Niestety tylko jeden punkt dopisało się Podlasie po meczu z Podhalem. Szkoda bo kompletnej zdobyczy zabrakło niewiele.
W pierwszym swoim meczu na stadionie bialskiej uczelni sportowej w 25 minucie Podlasie objęło prowadzenia po bramce Jarosława Kosieradzkiego. W 53 minucie wyrównał Tomasz Palonek. Podlasie nie grało porywająco, ale skutecznie w 4 minucie doliczonego czasu gry Paweł Zabielski strzelił na 2:1 i kiedy cały stadion zacierał ręce z radości Damian Lepiarz wyrównał. Szkoda bo trzy punkty były już prawie w kieszeni. Cieszy co prawda i ta zdobycz. To pierwszy punkt pod wodza trenera Władimira Geworkiana. Czekamy na kolejne.
Podlasie Biała Podlaska – Podhale Nowy Targ 2:2 (1:0)

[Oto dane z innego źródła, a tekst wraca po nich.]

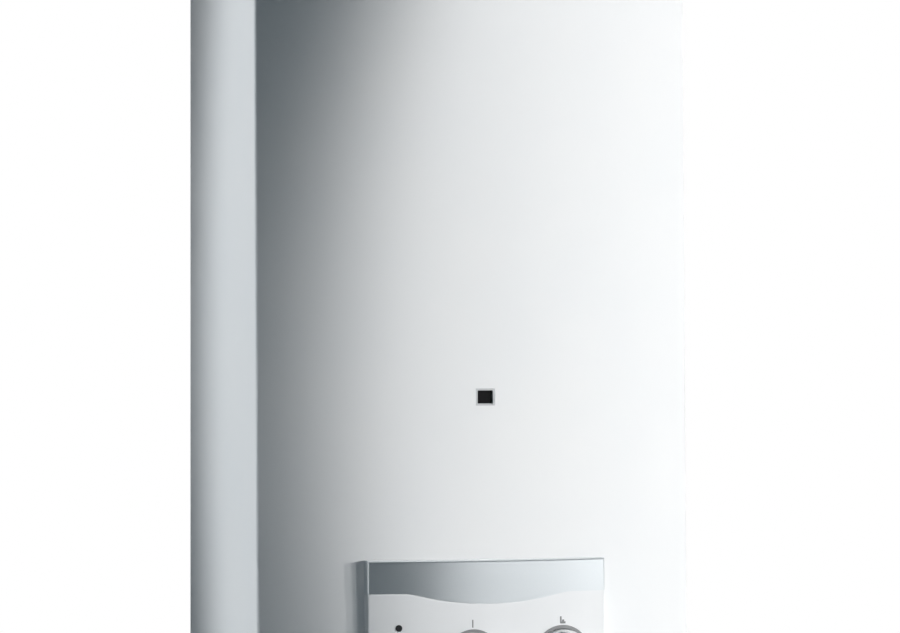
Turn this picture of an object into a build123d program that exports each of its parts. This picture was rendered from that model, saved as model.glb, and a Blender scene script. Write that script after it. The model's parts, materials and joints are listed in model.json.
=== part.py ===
"""Wall-hung gas water heater with an open flue, 580 x 310 x 243 mm, in millimetres.

+Z is up, +X is to the right of someone who faces the front, and the front faces -Y.
The origin is on the wall, on the centre line, level with the casing's lower edge.
"""
from build123d import *
import math
import os

# Casing: one bowed sheet hood, shallower at its top edge
casing_width = 310.0
casing_height = 580.0
casing_depth = 233.0
casing_lean = 11.0
bow_rise = 28.0
casing_sheet = 1.0
fold_radius = 3.0
lower_lip = 12.0
slide_gap = 0.3

# Sight window in the casing's front
window_height = 234.8
window_opening = (11.0, 9.0)
window_frame_wall = 1.3
window_frame_flange = 5.0
glass_thick = 2.0
glass_ledge = 1.5

# Control fascia on the lower front
fascia_width = 169.4
fascia_low = 2.0
fascia_high = 123.6
fascia_rise = 10.0
fascia_wall = 2.5
fascia_edge = 1.5
fascia_lap = 8.0
band_step = 0.8
band_end_height = 101.2
band_dip = 7.3
band_flat_from = 60.0
band_arc_to = 50.0
band_reverse_radius = 40.0
lap_thick = 1.5
lap_gap = 0.1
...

Bramki: Kosieradzki 25, Zabielski 90 – Palonek 53, Lepiarz 90
Podlasie: Wrzosek – Marczuk, Konaszewski, Pyrka, Jastrzębski (90 Kuron), Andrzejuk, Dmowski (73 Skrodziuk), Nieścieruk (66 Komar), Kosieradzki (69 Martynek), Buzun (46 Dmitruk), Zabielski.
Brawo panie trenerze praca i tylko profesjonalna praca przyniesie wyniki,znamy pana z poprzednich lat i wierzymy głęboko że wyniki przyjdą .pozdrawiam
Pamiętamy też dług jaki był po ostatnich rządach trenera zza Buga. Do teraz klub się odkręca z tego okresu.
Xyz piszesz głupoty w klubie rządzi Zarząd, Prezes a nie trener. Trener kieruje drużyną. Jak dobrze pamiętam to klub chyba po dziś dzień ma też dług wobec trenera. Trener Geworkian to dla Podlasia taka gratka jak do Legi przyszedłby Murinho. Zawodnicy którzy dziś są w ekipie złapali Pana Boga za nogi, wystarczy, że będą się słuchać Wołodki a za chwilą będą gra w o wiele lepszych klubach.
Zapomniałeś o ilości kontuzji z tamtego okresu. A i jeszcze gdzie tamci zawodnicy z poprzedniej kampanii grają?